Gov. Tim Pawlenty figures it’s too little. He announced Wednesday that he is supporting bills in the House and Senate requiring school districts to dedicate at least 65 percent of their operating funds to direct classroom instruction. Not included would be operations such as administration, transportation and food services.

Rep. Karen Klinzing, R-Woodbury, a teacher and author of the House 65 percent bill, said such legislation could lower class sizes and furnish classrooms with teaching supplies.

The problem with the plan, critics say, is that the figures are screwy: Schools are already channeling as much as 85 percent of their operating funds into the classroom. Sen. Steve Kelley, DFL-Hopkins, chairman of the Senate Education Policy Committee, charged Pawlenty with creating “just another gimmick” to draw attention away from what he characterized as the underfunding of schools.

According to Pawlenty and state Education Department figures, 25 of Minnesota’s school districts—including several large Twin Cities districts—already allocate that much to the classroom.
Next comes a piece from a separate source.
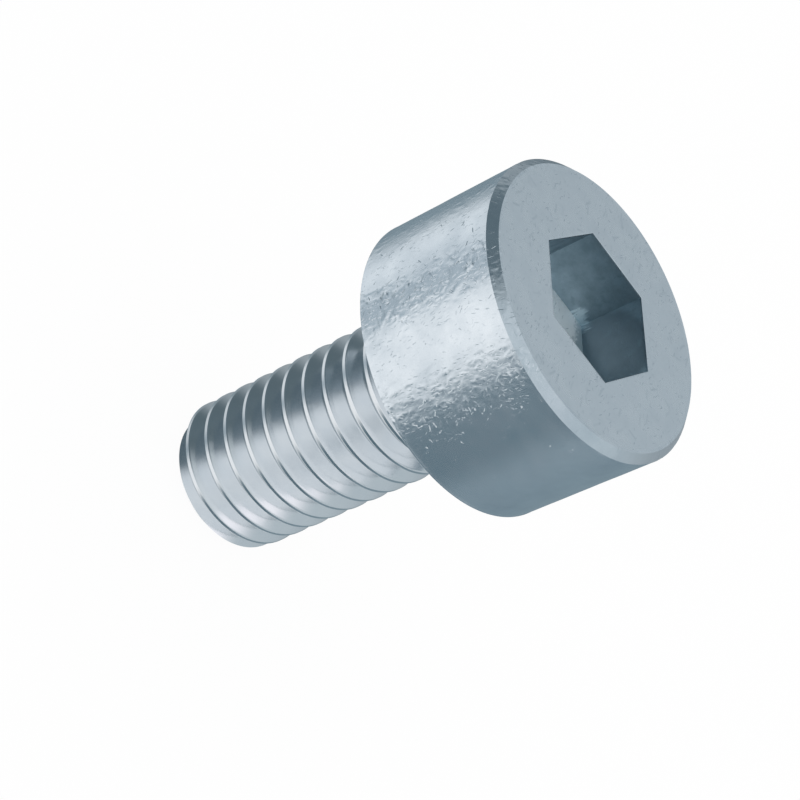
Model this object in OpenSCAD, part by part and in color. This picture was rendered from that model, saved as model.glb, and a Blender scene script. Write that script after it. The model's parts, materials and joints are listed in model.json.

Another 317 range downward to 46 percent. Twin Cities districts above the 65 percent line include Rosemount-Apple Valley-Eagan, Osseo, St. Paul, South Washington County, Anoka-Hennepin and Burnsville. Minneapolis is just below the line. Other districts below it include Minnetonka, Edina, Stillwater, Eden Prairie, Robbinsdale and Spring Lake Park.

“As you know, we are engaged in an important debate in Minnesota about how much more money we’re going to give to our schools,” Pawlenty said. “We should also be asking as part of that debate, how is it going to be spent?”

Bringing all those low districts up to the 65 percent level, Pawlenty said, would shift $214 million to the classroom. He wondered whether districts could cut more fat from main offices. Critics, however, suggest that the kind of shift Pawlenty is talking about could result in cuts to such areas as teacher training, transportation and school nursing. They also say differences in how districts report their expenses to the state can make it tricky to compare districts’ costs.

“Some districts that are at the 50 percent level aren’t counting special education costs,” Kelley noted. But the proposed law would include it as a direct classroom expense.